What’s Your Brand Game Plan?
Jun 23, 2026
Most companies have a marketing plan. Far fewer have a brand game plan.
There’s a difference.
A marketing plan outlines where and when you’ll spend your advertising dollars. A brand game plan defines how your brand should behave across every customer touchpoint. It becomes the strategic decision-making framework that guides everything from advertising and social media to store design, customer service, product development, and community involvement.
Without that framework, branding decisions become inconsistent. Every campaign may look good on its own, but together they fail to build a recognizable, memorable brand.
Your brand game plan should serve as the organization’s playbook—a concise document that aligns leadership, employees, franchisees, agency partners, and vendors around a common vision. Every branding decision should reinforce the same customer experience.
Here are the essential elements every brand game plan should include.
Define Your Target Customer
Great brands know exactly who they’re talking to.
Develop a clear customer profile that includes demographics, buying behaviors, lifestyle preferences, motivations, and pain points. Modern customer data from loyalty programs, CRM systems, website analytics, and social media provides valuable insights into who your best customers are and how they engage with your business.
The more clearly you define your audience, the easier it becomes to create meaningful marketing.
Establish Your Brand Position
What do you want customers to think when they hear your company’s name?
Your positioning should clearly answer:
- What problem do we solve?
- What makes us different?
- Why should customers choose us?
- What emotional connection are we trying to create?
Every advertisement, social post, promotion, and customer interaction should reinforce that positioning.
Create Consistent Messaging
Customers don’t separate your website from your stores, social media, advertising, or customer service. They experience one brand.
Develop messaging guidelines that establish your brand voice, tone, visual identity, and key messages. Whether someone encounters your business on LinkedIn, TikTok, your website, or in one of your locations, the experience should feel familiar and consistent.
Consistency builds trust.
Build an Omnichannel Strategy
Today’s customers move seamlessly between digital and physical channels.
Your brand should do the same.
Coordinate messaging across:
- Website
- Email marketing
- Social media
- Digital advertising
- In-store signage
- Mobile apps
- Public relations
- Community events
- Traditional media where appropriate
Each channel has a different purpose, but every one should support the same brand story.
Invest in Community Engagement
Some of the strongest brands are built outside the walls of the business.
Local sponsorships, charitable partnerships, community events, educational programs, and employee volunteerism demonstrate your organization’s values while strengthening customer relationships.
Customers increasingly support companies that contribute positively to their communities.
Measure What Matters
A branding strategy should be measured just like any other business initiative.

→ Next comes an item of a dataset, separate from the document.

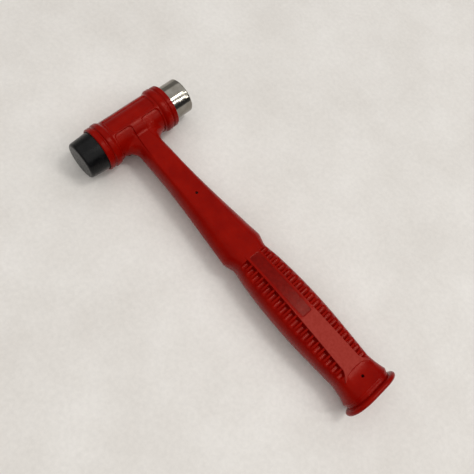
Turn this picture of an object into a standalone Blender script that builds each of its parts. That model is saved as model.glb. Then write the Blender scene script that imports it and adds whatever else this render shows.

Track key performance indicators such as:
- Brand awareness
- Customer acquisition
- Customer retention
- Website traffic
- Social engagement
- Email performance
- Net Promoter Score (NPS)
- Customer reviews
- Sales growth
These metrics help determine which initiatives are strengthening your brand and where adjustments are needed.

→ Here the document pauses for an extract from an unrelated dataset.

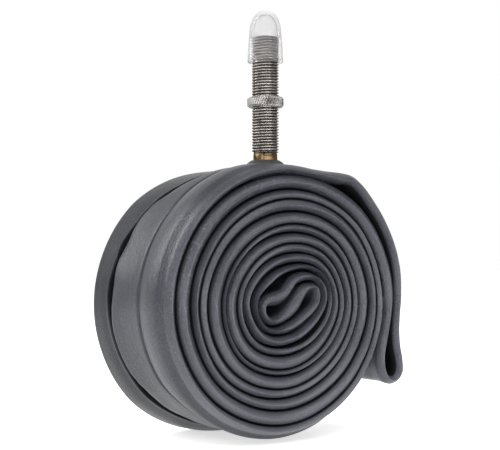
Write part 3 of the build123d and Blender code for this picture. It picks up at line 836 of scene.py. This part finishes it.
def make_stem():
    """Threaded outside, a flange buried in the foot, and a stepped bore with the core's thread."""
    outside = [(5.2, STEM_BOTTOM), (5.2, -1.5), (5.1, -1.4), (3.6, -1.4), (3.6, -0.6), (3.6, 0.0),
               (3.6, 0.9), (3.58, 1.8), (3.5, 1.95)]
    outside += [(stem_radius, z) for z in np.arange(NECK_TOP, STEM_TOP - 0.15, THREAD_PITCH / 16)]
    outside += [(3.4, STEM_TOP - 0.12), (3.28, STEM_TOP), (3.1, STEM_TOP), (BORE_R, STEM_TOP - 0.12)]
    bore = [(bore_radius, z) for z in np.arange(STEM_TOP - 0.3, BORE_THREAD_LOW - 0.2, -CORE_PITCH / 12)]
    bore += [(2.55, 30.8), (2.2, 28.2), (2.0, 28.0), (2.0, 18.0), (1.6, 17.6), (1.6, STEM_BOTTOM)]
    mesh = grid_mesh("threaded_stem", ring_rows(outside + bore, COLUMNS))
    hand_over(finish_mesh(mesh, plated_brass(), 28), "tube", "plated_brass", "valve_stem")


def make_foot():
    """Rubber foot: a lip round the neck, a flare, and a thin bonded pad that follows the drum."""
    xs, zs = np.array(surface_line).T
    bore, reach = 3.62, 10.3
    flare = [
        (4.1, 0.0), (4.28, -0.06), (4.45, -0.18), (4.68, -0.33), (4.95, -0.5), (5.25, -0.74),
        (5.55, -1.02), (5.88, -1.36), (6.25, -1.72), (6.7, -2.07),
    ]
    flare_reach, flare_end = flare[-1]

    def drum(px):
        return float(np.interp(px, xs, zs))

    def pad(px, py):
        radius = math.hypot(px, py)
        skin = drum(px) + 0.5 - 0.33 * float(smoothstep(7.0, 9.5, radius))
        blend = float(smoothstep(flare_reach, 8.6, radius))
        return (1 - blend) * (flare_end - 0.35 * (radius - flare_reach)) + blend * skin

    def below_drum(drop):
        return lambda px, py: drum(px) + 0.17 - drop

    profile = [(bore, -2.3), (bore, -0.3), (3.64, -0.08), (3.72, 0.0), *flare]
    profile += [(radius, pad) for radius in np.linspace(7.2, reach, 9)]
    profile += [(reach + 0.15, below_drum(0.12)), (reach + 0.1, below_drum(0.7)), (5.5, below_drum(0.9))]
    profile.append((bore, -3.6))
    mesh = grid_mesh("valve_foot", ring_rows(profile, COLUMNS))
    hand_over(finish_mesh(mesh, foot_rubber(), 60), "tube", "foot_rubber", "valve_base")


def node_heights(node):
    return [corner.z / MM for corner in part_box(node)]


def make_nut():
    """Round nut with slanted knurling; `lean` is in teeth per millimetre of height."""
    low, high = node_heights("rim_nut")
    teeth, lean, rim, tooth_depth = 44, 0.52, 5.48, 0.34
    bevel, bevel_slope = 0.5, 0.9

    def knurled(angle, height):
        phase = (angle * teeth / (2 * math.pi) - lean * (height - low)) % 1
        cut = abs(2 * phase - 1)
        edge = min(height - low, high - height)
        shoulder = max(0.0, bevel - edge) * bevel_slope
        return rim - shoulder - tooth_depth * cut * float(smoothstep(-0.1, 0.45, edge))

    def bore(angle, height):
        return 4.3 - 0.22 * ridge(turns_at(angle, height, THREAD_PITCH), 0.14, 0.12)

    outside = [(4.6, low), (rim - 0.55, low)]
    outside += [(knurled, z) for z in np.linspace(low + 0.06, high - 0.06, 25)]
    outside += [(rim - 0.55, high), (4.6, high), (4.35, high - 0.2)]
    inside = [(bore, z) for z in np.linspace(high - 0.3, low + 0.3, 30)] + [(4.35, low + 0.2)]
    mesh = grid_mesh("knurled_nut", ring_rows(outside + inside, teeth * 6))
    hand_over(finish_mesh(mesh, nut_plating(), 28), "nut", "nut_plating", "rim_nut")


def make_cap():
    """Hollow cap: a flared skirt, a domed top, and an inside thread up to the stem's end."""
    low, high = node_heights("dust_cap")
    dome_low, dome_r, hollow_low, hollow_high, hollow_r = 38.0, 4.78, 38.2, 43.7, 3.75
    roundness, tip = 0.82, 0.02
    outside = [
        (4.5, low), (5.0, low), (5.2, low + 0.06), (5.3, low + 0.2), (5.32, low + 0.4), (5.3, low + 0.9),
        (5.27, low + 1.6), (5.23, low + 2.6), (5.17, low + 3.8), (5.1, low + 5.0), (5.0, low + 6.4),
        (4.9, low + 7.6), (dome_r, dome_low),
    ]
    for turn in np.linspace(0, math.pi / 2, 19)[1:-1]:
        outside.append((dome_r * math.cos(turn) ** roundness, dome_low + (high - dome_low) * math.sin(turn)))
    outside.append((tip, high))
    inside = [(tip, hollow_high)]
    for turn in np.linspace(math.pi / 2, 0, 15)[1:-1]:
        rise = (hollow_high - hollow_low) * math.sin(turn)
        inside.append((hollow_r * math.cos(turn) ** roundness, hollow_low + rise))
    inside += [(3.76, 37.9), (3.82, 37.7), (3.92, 37.5), (4.02, 37.3), (4.1, 37.1)]

    def thread(angle, height):
        return 4.3 - 0.2 * ridge(turns_at(angle, height, THREAD_PITCH), 0.14, 0.12)

    inside += [(thread, z) for z in np.arange(36.9, low + 1.2, -THREAD_PITCH / 12)]
    inside += [(4.3, low + 0.9), (4.4, low + 0.3)]
    mesh = grid_mesh("clear_cap", ring_rows(outside + inside, COLUMNS))
    hand_over(finish_mesh(mesh, clear_plastic(), 50), "cap", "clear_plastic", "dust_cap")


def make_spring():
    """Coil with closed ends; `wire` is the wire's radius."""
    low, high = node_heights("core_spring")
    wire, radius, turns, dead, pin_travel = 0.12, 0.92, 9, 1.0, 1.2
    sides, steps = 8, 20 * turns
    rows = []
    for step in range(steps + 1):
        turn = turns * step / steps
        angle = 2 * math.pi * turn
        share = float(np.clip((turn - dead) / (turns - 2 * dead), 0, 1))
        flat = 2.1 * wire
        height = low + wire + flat * min(turn, dead) + flat * max(0, turn - (turns - dead))
        height += share * (high - low - 2 * wire - 2 * flat * dead)
        row = []
        for side in range(sides):
            around = 2 * math.pi * side / sides
            r = radius + wire * math.cos(around)
            row.append((r * math.cos(angle), r * math.sin(angle), height + wire * math.sin(around)))
        rows.append(row)
    mesh = grid_mesh("coil_spring", rows, closed_rows=False)
    mesh_ends = bmesh.new()
    mesh_ends.from_mesh(mesh)
    bmesh.ops.holes_fill(mesh_ends, edges=mesh_ends.edges)
    mesh_ends.to_mesh(mesh)
    mesh_ends.free()
    spring = hand_over(finish_mesh(mesh, spring_steel()), "core", "spring_steel", "core_spring")
    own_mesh(spring)


make_stem()
make_foot()
make_nut()
make_cap()
make_spring()

brass, seal = bare_brass(), seal_rubber()
for node, finish in (
    ("core_swivel", brass), ("core_barrel", brass), ("core_pin", brass), ("core_cup", brass),
    ("core_gasket", seal), ("core_cup_gasket", seal),
):
    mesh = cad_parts[node].data
    mesh.materials.clear()
    mesh.materials.append(finish)

# ---------------------------------------------------------------- floor, light and camera
CAMERA_AZIMUTH, CAMERA_DISTANCE = 33, 0.3596    # degrees, metres
FLOOR_DROP = 0.0026                             # metres; the roll bulges about this far below the CAD's
facing = Vector((math.sin(math.radians(CAMERA_AZIMUTH)), math.cos(math.radians(CAMERA_AZIMUTH)), 0))
sideways = Vector((facing.y, -facing.x, 0))

floor_mesh = bpy.data.meshes.new("floor")
floor_build = bmesh.new()
bmesh.ops.create_circle(floor_build, cap_ends=True, segments=64, radius=6)
floor_build.to_mesh(floor_mesh)
floor_build.free()
floor_mesh.materials.append(stage_grey())
floor = bpy.data.objects.new("floor", floor_mesh)
floor.location = (0, 0, cad_box[0][2] - FLOOR_DROP)
bpy.context.scene.collection.objects.link(floor)

# A white backdrop beyond the object, fading to a dim room on the camera's side.
world = bpy.data.worlds.new("studio")
world.use_nodes = True
sky = world.node_tree.nodes
direction = sky.new("ShaderNodeTexCoord")
towards = sky.new("ShaderNodeVectorMath")
towards.operation = "DOT_PRODUCT"
towards.inputs[1].default_value = facing
fade = sky.new("ShaderNodeMapRange")
fade.interpolation_type = "SMOOTHSTEP"
for socket, value in (("From Min", -0.3), ("From Max", 0.9), ("To Min", 0.15), ("To Max", 1.0)):
    fade.inputs[socket].default_value = value
world.node_tree.links.new(direction.outputs["Generated"], towards.inputs[0])
world.node_tree.links.new(towards.outputs["Value"], fade.inputs["Value"])
world.node_tree.links.new(fade.outputs["Result"], sky["Background"].inputs["Strength"])
sky["Background"].inputs["Color"].default_value = (1.0, 1.0, 1.0, 1)
bpy.context.scene.world = world

LIGHT_AIM, LIGHT_DISTANCE = Vector((-0.006, 0, -0.03)), 0.8


def softbox(name, azimuth, elevation, size, power):
    """A lamp facing the roll, from `azimuth` degrees round from the front and `elevation` up."""
    light = bpy.data.lights.new(name, "AREA")
    light.shape = "RECTANGLE"
    light.size, light.size_y = size
    light.energy = power
    lamp = bpy.data.objects.new(name, light)
    a, e = math.radians(azimuth), math.radians(elevation)
    back = Vector((math.sin(a) * math.cos(e), -math.cos(a) * math.cos(e), math.sin(e)))
    lamp.location = LIGHT_AIM + back * LIGHT_DISTANCE
    lamp.rotation_mode = "QUATERNION"
    lamp.rotation_quaternion = back.to_track_quat("Z", "Y")
    bpy.context.scene.collection.objects.link(lamp)


softbox("left_box", -125, 35, (0.3, 0.6), 6)
softbox("side_box", -62, 15, (0.12, 0.4), 1.2)
softbox("top_box", -5, 58, (1.0, 0.8), 6.5)
softbox("front_box", -10, 1, (1.1, 0.12), 4.5)

camera_data = bpy.data.cameras.new("camera")
camera_data.sensor_width = 36
camera_data.lens = 86.4
camera_data.shift_y = 0.042
camera_data.clip_start, camera_data.clip_end = 0.01, 30
camera = bpy.data.objects.new("camera", camera_data)
camera.location = -CAMERA_DISTANCE * facing - 0.0046 * sideways + Vector((0, 0, -0.0256))
camera.rotation_mode = "QUATERNION"
camera.rotation_quaternion = (-facing).to_track_quat("Z", "Y")
bpy.context.scene.collection.objects.link(camera)
bpy.context.scene.camera = camera

bpy.context.scene.view_settings.view_transform = "Standard"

Review and Refresh Annually
Markets evolve. Customers change. Competitors adapt.
Your brand game plan should be reviewed each year to ensure it remains aligned with your business strategy, customer expectations, and market conditions.
While tactics may change, your core brand promise should remain remarkably consistent over time.
The Bottom Line
A strong brand isn’t built through isolated advertising campaigns. It’s built through thousands of consistent decisions made every day across every customer touchpoint.
Think of your brand game plan as your organization’s operating manual for brand management. It ensures that everyone—from your executive team to frontline employees and outside agencies—is working toward the same objective.
Advertising creates awareness. Promotions create traffic. But a well-executed brand strategy creates trust, loyalty, and long-term value. And in today’s competitive marketplace, those are the assets that truly differentiate great companies from everyone else.